Часть 1
12 марта 2018 г. в 18:28
Когда он приходит ко мне в гости, то приносит не конфеты и не алкоголь — ничего похожего на то, что принято носить приглашённым. Это были твёрдые орехи, вкусные маленькие ягодки, может быть, кокосовая стружка и… корица, плитки чёрного шоколада, запас которых он поддерживал в нерушимой стабильности, и шлёпал меня по рукам, когда я пытался дотянуться без дела до вкусности. Он считал, что в конфетах и печенье — если они покупные и, ещё лучше, глазированные — то в них не осталось ничего натурального, и потому раз в неделю или в две я ел вкуснейшую в своей жизни домашнюю выпечку. И упоённо целовал его руки, пахнущие то корицей, то сахарной пудрой, то мускатным орехом. Я любил эти ароматы, но когда они переплетались в единое целое, то я не мог устоять. Это напоминало мне запах родных краёв в Ваканде. Запах тамошних пряностей и конфет.
Я почти сразу узнал, что он не фанат мяса — но не от слова совсем, он был просто равнодушен к нему и всё, — и потому отблагодарить его тем, что я умел лучше всего, возможности не было. В последнее время я искал новые и новые рецепты, и он трогательным стоицизмом и нежной благодарностью во взгляде отвечал на каждое моё подношение. Может быть, королю и не свойственны подобные нежности и прилюдии, но ради дорого мне человека…

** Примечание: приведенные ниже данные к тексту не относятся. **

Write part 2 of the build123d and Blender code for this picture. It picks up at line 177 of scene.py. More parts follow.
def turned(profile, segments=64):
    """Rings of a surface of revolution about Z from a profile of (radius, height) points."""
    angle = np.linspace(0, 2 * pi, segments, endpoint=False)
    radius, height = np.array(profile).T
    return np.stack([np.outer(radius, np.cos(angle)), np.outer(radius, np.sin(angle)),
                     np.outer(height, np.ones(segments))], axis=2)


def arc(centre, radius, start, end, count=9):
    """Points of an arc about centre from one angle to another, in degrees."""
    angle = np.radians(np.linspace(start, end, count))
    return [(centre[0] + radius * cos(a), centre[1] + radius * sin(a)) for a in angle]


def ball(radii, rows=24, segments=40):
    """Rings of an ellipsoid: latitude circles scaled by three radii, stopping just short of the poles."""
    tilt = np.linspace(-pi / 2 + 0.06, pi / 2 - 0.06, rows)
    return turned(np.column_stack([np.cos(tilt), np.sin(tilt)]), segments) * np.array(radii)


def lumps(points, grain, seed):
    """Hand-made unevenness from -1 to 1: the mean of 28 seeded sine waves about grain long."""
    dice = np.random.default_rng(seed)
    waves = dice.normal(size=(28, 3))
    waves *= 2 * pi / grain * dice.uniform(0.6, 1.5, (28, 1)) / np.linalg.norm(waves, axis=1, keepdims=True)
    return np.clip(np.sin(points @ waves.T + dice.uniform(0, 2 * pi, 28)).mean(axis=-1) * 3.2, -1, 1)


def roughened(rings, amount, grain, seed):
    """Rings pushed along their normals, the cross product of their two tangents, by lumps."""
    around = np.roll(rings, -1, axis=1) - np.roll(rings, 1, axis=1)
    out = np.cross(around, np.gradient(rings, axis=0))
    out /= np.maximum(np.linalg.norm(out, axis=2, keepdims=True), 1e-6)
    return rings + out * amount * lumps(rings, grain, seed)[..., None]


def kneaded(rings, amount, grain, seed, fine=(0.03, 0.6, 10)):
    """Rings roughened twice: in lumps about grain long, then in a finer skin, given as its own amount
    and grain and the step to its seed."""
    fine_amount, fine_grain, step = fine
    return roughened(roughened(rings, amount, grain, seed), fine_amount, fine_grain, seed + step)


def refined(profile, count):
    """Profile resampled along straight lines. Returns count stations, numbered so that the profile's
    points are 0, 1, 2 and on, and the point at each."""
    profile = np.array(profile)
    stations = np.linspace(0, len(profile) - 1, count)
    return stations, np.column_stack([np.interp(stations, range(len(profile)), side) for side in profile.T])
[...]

Наблюдая, как он готовит, я лежал на раздвинутом диване в его гостиной, вслух читая газету, добавляя к ним, на мой взгляд, важные комментариями, а он мне рассказывал о новостях, аккурат услышанных в городе. И ещё он пел, если можно так выразиться, чем завлекал меня в душ вслед за собой. Родной голос был хриплым, но чётким — мой громче, — и невероятно звонким. И в отличие от меня он совсем не попадал в ноты. Но почему-то я готов был слушать его завывания до самого утра.
Он зарождал во мне трепет восторга — всё его тело единым воплощением и каждой деталью в отдельности. Завязанные узлом дреды осыпались лёгкой щетиной на угловатые скулы, которые манили вновь и вновь смыкать на них зубы. Обвивающие меня ноги хотелось целовать от грубых бёдер до кончиков шершавых пальцев. Каждый его тёмный лоснящийся волосок, каждый вверенный лишь мне стон я хотел облачить только собой, сохранить, защитить. Как защищал бы свой народ.
Когда его долго не было, я думал о том, что явно не мне, и далеко не похожему на меня человеку, предназначено сделать его счастливым в этом мире. Я не тот, кому, согретому огненным солнцем, защищать его каменной стеной. Но я счастлив от возможности просто сохранить его для кого-то другого. Для какой-нибудь ответственной и красивой женщины или статного мужчины…
Когда он появлялся на пороге моего дома, то нёс туда свет и лёгкость несомненной определённости, запах выпечки и тусклые цветы. Казалось, нет на этом свете того или той, кто сделает его счастливее, чем новое раскрытое дело или пойманный преступник, причём чем сильнее они, тем только лучше. Для него и для всех.
Для меня быть частью этого — священное таинство, высшее счастье. Я никогда не встречал такого, как он, и это безнадёжно пленило. Я уже привык к тому, что в какой-то момент, когда мне становится совсем плохо, он вдруг может замереть и через мгновение спрыгнуть с меня, побежать разводить лекарство, если его цепкий глаз заметит признаки болезни на моём лице. Я стонал от разочарования и обиды, но не мог злиться на него всерьёз: я был уверен, что потерпеть немного того вполне стоит — а мне воздастся за понимание сторицей. А один раз, вот точно такой же, трепетно внося лекарство мне в комнату, он сказал, что на днях его заявление о переводе на другую — более опасную грячую точку уже должны рассмотреть.
Да, его настоящей мечтой было получить свободу своим действиям и услышать положительный отклик в их сторону в лицах нескольких сотен жителей.
Я давно уже сбился со счёта, когда это произошло. Я плохо запоминаю несерьёзные даты и ориентируюсь в масштабах времени. Просто корица стала постоянно заканчиваться в моём доме, особенно её запах. Он выветривался почти сразу же, как только он уходил. Я всё чаще стал ловить себя на мысли, что ем невкусные для себя конфеты. Что пью любимый алкоголь. Что никто больше не сидит на диване и не читает мне вслух, а я на кухне готовлю мясо.